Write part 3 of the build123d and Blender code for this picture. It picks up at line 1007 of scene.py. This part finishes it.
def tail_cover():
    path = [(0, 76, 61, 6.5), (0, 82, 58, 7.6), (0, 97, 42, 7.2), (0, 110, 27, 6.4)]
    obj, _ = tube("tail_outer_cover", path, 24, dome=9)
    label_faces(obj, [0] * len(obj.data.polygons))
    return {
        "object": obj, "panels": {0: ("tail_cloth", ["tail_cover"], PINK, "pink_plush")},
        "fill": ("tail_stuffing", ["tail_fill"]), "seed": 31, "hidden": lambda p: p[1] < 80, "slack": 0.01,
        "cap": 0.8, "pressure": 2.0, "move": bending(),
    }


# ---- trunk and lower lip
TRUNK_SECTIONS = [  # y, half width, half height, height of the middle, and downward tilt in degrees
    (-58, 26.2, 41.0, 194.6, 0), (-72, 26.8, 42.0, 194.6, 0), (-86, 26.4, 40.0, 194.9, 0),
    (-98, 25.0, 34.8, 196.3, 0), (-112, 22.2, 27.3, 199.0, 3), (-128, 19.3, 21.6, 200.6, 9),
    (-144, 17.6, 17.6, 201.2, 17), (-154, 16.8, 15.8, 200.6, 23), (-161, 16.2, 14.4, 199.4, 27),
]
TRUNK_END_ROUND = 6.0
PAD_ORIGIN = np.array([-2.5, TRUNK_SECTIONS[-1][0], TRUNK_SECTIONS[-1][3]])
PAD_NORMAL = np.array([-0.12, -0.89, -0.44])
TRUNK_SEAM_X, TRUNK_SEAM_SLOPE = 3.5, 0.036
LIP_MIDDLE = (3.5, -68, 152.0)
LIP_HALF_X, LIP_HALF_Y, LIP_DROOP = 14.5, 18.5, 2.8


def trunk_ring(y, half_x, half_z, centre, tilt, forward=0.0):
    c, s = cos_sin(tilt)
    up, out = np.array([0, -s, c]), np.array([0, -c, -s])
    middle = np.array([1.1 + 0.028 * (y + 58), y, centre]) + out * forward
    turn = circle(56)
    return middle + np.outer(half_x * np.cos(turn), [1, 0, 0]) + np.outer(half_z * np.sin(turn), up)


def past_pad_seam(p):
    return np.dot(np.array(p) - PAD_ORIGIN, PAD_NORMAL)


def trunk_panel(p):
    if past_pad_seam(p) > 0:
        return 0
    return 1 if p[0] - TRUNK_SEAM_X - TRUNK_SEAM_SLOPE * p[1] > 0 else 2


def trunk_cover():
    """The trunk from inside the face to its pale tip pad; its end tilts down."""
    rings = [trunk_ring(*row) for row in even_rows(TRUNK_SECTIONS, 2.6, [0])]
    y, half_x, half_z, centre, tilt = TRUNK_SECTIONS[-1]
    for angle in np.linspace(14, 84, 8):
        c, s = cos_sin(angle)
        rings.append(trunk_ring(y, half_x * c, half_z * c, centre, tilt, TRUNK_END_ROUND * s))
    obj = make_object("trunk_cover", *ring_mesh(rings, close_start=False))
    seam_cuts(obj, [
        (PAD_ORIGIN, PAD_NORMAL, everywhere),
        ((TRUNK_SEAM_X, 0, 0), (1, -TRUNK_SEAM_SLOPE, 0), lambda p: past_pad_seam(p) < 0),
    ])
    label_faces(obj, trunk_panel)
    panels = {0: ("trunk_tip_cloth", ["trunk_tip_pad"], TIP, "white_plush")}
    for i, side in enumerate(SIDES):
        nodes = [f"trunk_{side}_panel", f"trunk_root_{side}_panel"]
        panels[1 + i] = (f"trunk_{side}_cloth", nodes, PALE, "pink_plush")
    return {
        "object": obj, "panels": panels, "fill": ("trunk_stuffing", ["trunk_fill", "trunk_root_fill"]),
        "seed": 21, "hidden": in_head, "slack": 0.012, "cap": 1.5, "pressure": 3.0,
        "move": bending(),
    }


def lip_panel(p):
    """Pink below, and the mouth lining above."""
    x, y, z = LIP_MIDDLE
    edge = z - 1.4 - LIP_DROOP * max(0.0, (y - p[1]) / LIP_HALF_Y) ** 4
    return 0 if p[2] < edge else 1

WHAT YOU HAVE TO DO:
Restate word for word only the lines running from the beginning of the data to the line holding "LIP_HALF_X, LIP_HALF_Y, LIP_DROOP", both included.

SOLUTION:
Write part 3 of the build123d and Blender code for this picture. It picks up at line 1007 of scene.py. This part finishes it.
def tail_cover():
    path = [(0, 76, 61, 6.5), (0, 82, 58, 7.6), (0, 97, 42, 7.2), (0, 110, 27, 6.4)]
    obj, _ = tube("tail_outer_cover", path, 24, dome=9)
    label_faces(obj, [0] * len(obj.data.polygons))
    return {
        "object": obj, "panels": {0: ("tail_cloth", ["tail_cover"], PINK, "pink_plush")},
        "fill": ("tail_stuffing", ["tail_fill"]), "seed": 31, "hidden": lambda p: p[1] < 80, "slack": 0.01,
        "cap": 0.8, "pressure": 2.0, "move": bending(),
    }


# ---- trunk and lower lip
TRUNK_SECTIONS = [  # y, half width, half height, height of the middle, and downward tilt in degrees
    (-58, 26.2, 41.0, 194.6, 0), (-72, 26.8, 42.0, 194.6, 0), (-86, 26.4, 40.0, 194.9, 0),
    (-98, 25.0, 34.8, 196.3, 0), (-112, 22.2, 27.3, 199.0, 3), (-128, 19.3, 21.6, 200.6, 9),
    (-144, 17.6, 17.6, 201.2, 17), (-154, 16.8, 15.8, 200.6, 23), (-161, 16.2, 14.4, 199.4, 27),
]
TRUNK_END_ROUND = 6.0
PAD_ORIGIN = np.array([-2.5, TRUNK_SECTIONS[-1][0], TRUNK_SECTIONS[-1][3]])
PAD_NORMAL = np.array([-0.12, -0.89, -0.44])
TRUNK_SEAM_X, TRUNK_SEAM_SLOPE = 3.5, 0.036
LIP_MIDDLE = (3.5, -68, 152.0)
LIP_HALF_X, LIP_HALF_Y, LIP_DROOP = 14.5, 18.5, 2.8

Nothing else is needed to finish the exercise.